• [PROVIDED MATERIAL]

◆ ◆ ◆ ◆ ◆

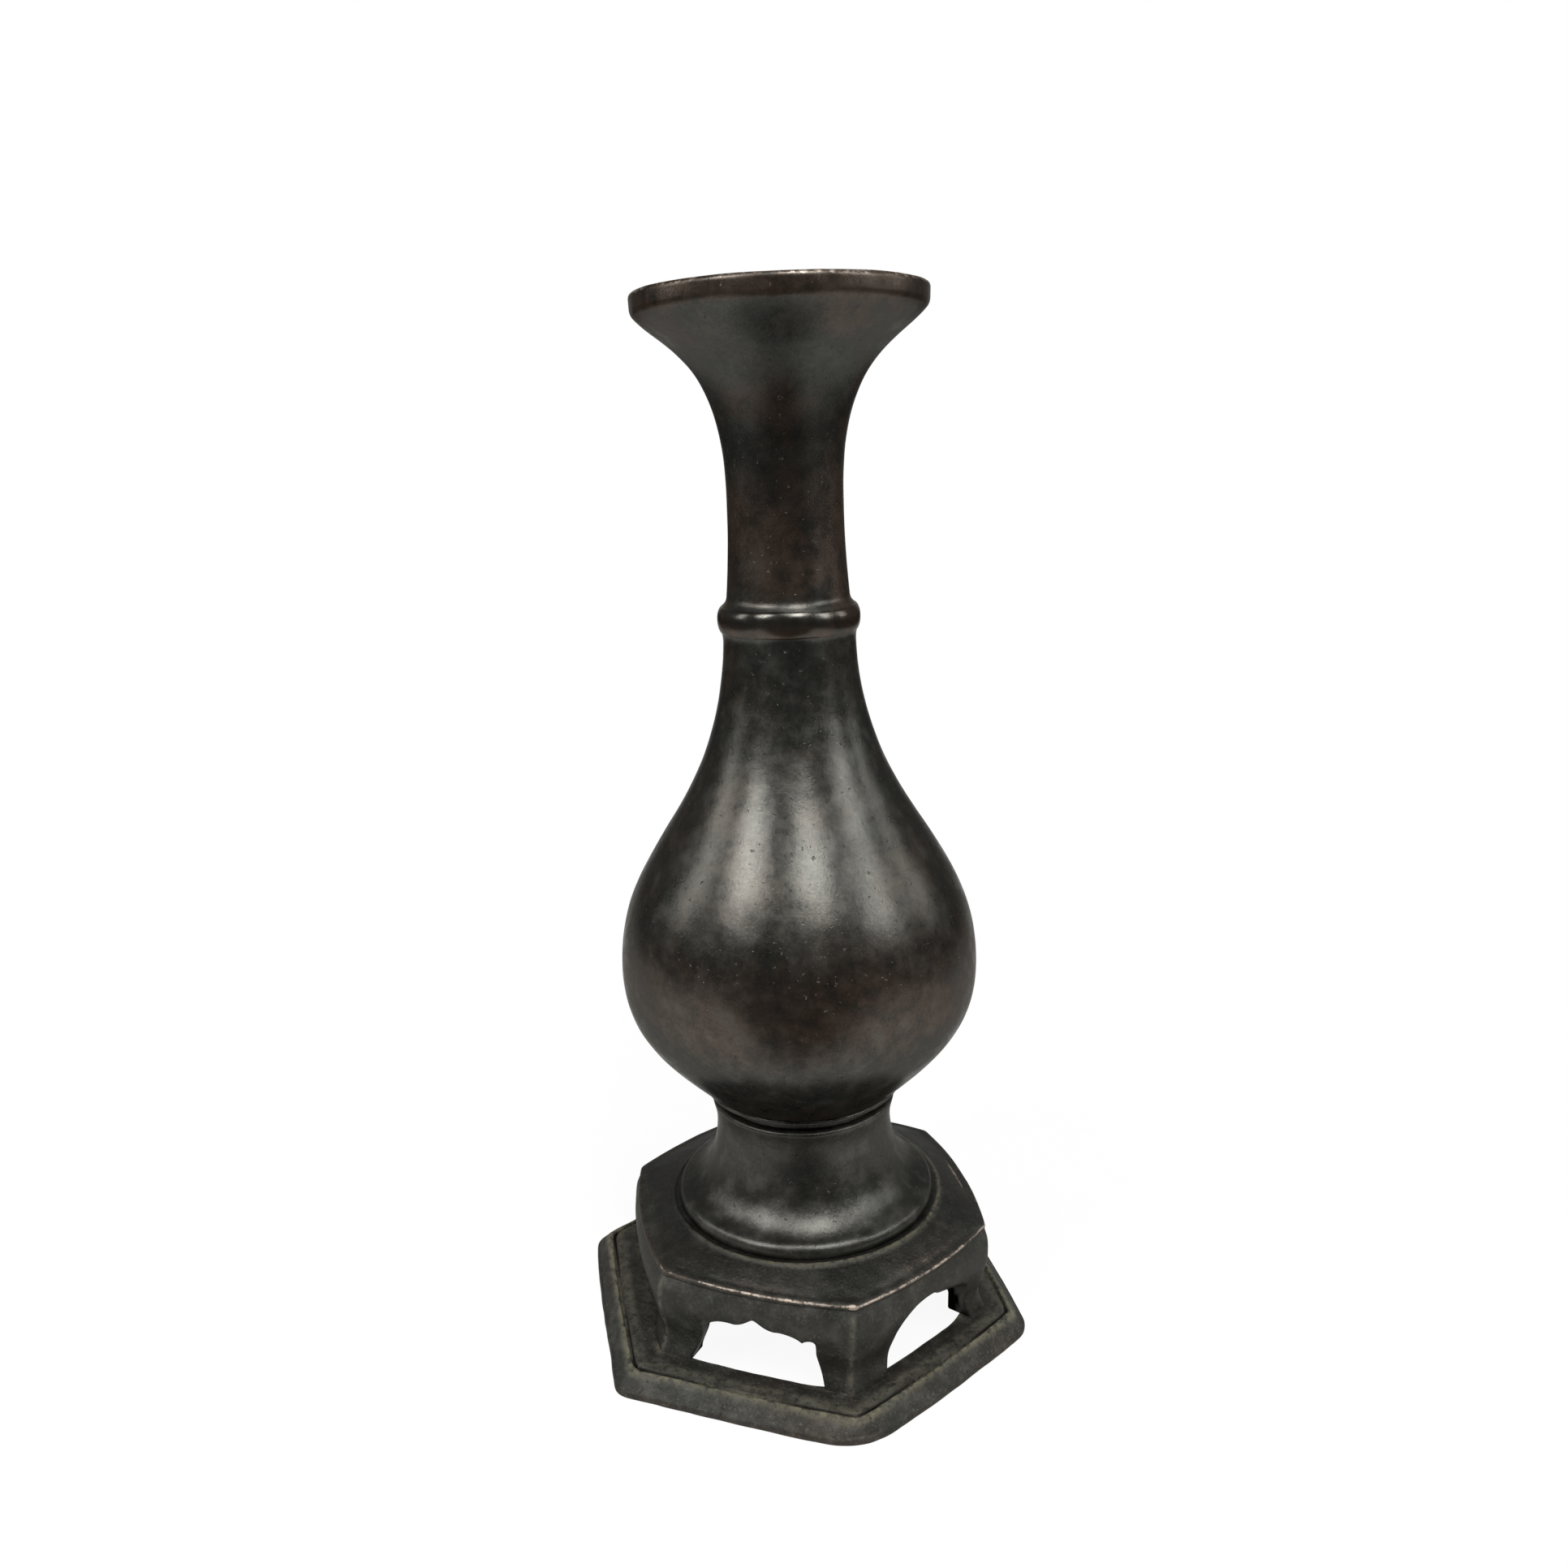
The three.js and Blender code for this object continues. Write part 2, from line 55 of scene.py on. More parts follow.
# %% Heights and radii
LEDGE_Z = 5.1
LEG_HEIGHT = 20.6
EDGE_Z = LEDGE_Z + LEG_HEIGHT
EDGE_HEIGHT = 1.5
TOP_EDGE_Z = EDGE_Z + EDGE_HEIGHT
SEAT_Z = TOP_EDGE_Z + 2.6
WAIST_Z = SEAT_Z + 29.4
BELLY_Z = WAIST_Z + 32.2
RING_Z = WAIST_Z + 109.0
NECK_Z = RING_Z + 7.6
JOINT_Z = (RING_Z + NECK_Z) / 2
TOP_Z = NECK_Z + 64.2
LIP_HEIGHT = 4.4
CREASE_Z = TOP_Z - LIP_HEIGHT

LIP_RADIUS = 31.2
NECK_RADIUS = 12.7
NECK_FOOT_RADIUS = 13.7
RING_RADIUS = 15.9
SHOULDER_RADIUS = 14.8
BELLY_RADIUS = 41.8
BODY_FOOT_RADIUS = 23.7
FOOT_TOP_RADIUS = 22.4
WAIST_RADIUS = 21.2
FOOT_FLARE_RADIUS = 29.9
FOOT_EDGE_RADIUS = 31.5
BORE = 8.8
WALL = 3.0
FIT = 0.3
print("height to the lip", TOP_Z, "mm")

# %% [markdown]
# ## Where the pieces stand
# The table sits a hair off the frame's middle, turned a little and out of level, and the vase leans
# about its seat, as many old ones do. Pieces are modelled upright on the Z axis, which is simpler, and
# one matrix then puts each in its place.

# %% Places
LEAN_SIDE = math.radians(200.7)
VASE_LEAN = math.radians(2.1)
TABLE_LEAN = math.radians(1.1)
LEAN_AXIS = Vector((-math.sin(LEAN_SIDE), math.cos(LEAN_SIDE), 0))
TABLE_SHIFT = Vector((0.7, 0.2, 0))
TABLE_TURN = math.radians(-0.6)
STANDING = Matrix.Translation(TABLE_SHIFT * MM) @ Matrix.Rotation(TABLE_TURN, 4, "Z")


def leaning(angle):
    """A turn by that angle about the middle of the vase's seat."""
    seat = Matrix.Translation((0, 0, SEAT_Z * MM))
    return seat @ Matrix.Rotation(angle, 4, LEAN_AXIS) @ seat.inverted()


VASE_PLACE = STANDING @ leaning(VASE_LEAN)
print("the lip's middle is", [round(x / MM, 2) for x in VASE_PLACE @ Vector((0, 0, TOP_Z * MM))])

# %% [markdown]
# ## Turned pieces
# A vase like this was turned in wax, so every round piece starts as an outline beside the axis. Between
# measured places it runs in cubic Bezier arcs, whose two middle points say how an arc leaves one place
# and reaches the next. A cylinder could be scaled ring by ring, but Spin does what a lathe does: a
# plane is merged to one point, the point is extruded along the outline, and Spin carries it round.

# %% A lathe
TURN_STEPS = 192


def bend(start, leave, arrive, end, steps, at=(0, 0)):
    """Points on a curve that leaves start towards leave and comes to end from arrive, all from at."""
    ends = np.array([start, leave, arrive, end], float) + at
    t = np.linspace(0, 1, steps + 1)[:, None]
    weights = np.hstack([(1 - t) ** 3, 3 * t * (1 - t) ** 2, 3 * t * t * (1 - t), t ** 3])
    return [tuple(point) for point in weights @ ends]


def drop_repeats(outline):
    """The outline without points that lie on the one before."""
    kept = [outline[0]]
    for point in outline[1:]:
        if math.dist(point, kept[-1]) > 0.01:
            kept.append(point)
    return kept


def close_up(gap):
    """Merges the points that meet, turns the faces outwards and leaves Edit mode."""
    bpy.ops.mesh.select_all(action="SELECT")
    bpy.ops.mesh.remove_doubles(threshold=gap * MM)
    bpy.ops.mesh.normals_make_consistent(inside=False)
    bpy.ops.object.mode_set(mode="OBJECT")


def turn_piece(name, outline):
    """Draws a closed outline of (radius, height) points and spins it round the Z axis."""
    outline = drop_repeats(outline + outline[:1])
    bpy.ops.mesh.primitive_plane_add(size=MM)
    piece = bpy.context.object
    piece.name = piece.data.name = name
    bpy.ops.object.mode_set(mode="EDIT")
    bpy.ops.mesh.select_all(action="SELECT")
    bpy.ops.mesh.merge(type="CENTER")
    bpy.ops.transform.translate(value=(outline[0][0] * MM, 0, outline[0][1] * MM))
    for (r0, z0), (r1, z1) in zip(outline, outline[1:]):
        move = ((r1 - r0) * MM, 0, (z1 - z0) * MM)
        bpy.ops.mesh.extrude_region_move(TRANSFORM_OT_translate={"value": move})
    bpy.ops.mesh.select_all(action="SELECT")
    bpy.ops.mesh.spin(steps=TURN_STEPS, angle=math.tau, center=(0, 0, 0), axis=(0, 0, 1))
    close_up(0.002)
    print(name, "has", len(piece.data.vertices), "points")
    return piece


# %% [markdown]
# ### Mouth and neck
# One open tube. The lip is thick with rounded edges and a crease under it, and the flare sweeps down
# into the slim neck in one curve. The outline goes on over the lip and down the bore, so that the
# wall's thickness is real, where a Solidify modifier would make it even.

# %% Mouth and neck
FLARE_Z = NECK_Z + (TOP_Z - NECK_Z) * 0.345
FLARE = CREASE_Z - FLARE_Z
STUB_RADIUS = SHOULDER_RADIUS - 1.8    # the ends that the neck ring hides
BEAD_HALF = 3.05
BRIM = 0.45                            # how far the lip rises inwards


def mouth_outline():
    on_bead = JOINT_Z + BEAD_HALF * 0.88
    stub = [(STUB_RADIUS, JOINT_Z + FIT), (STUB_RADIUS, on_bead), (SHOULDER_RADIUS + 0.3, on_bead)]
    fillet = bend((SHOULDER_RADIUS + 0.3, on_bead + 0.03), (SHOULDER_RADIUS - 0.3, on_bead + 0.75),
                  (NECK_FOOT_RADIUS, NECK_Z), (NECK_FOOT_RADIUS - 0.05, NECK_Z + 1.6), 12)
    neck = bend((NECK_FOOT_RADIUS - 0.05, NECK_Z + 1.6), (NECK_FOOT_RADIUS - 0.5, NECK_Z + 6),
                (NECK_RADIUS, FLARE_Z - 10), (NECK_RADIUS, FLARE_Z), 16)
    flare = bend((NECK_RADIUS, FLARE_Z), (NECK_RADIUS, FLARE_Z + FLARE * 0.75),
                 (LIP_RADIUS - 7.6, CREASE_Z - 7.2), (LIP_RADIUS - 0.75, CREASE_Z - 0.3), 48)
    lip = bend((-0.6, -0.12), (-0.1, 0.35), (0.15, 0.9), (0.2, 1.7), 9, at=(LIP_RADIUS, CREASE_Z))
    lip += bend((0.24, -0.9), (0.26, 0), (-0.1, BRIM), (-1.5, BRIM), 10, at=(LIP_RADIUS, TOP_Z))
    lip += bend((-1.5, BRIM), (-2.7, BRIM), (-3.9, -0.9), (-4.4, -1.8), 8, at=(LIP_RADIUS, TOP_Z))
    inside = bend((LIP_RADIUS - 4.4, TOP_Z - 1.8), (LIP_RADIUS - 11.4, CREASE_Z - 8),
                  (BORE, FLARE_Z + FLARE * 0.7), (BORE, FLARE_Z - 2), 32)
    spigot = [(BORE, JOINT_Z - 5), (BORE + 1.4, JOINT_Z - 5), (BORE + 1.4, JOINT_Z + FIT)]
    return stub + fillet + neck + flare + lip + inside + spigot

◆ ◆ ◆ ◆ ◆

• [BRIEF] Return all lines containing "object".

• [SOLUTION]
The three.js and Blender code for this object continues. Write part 2, from line 55 of scene.py on. More parts follow.
    bpy.ops.object.mode_set(mode="OBJECT")
    piece = bpy.context.object
    bpy.ops.object.mode_set(mode="EDIT")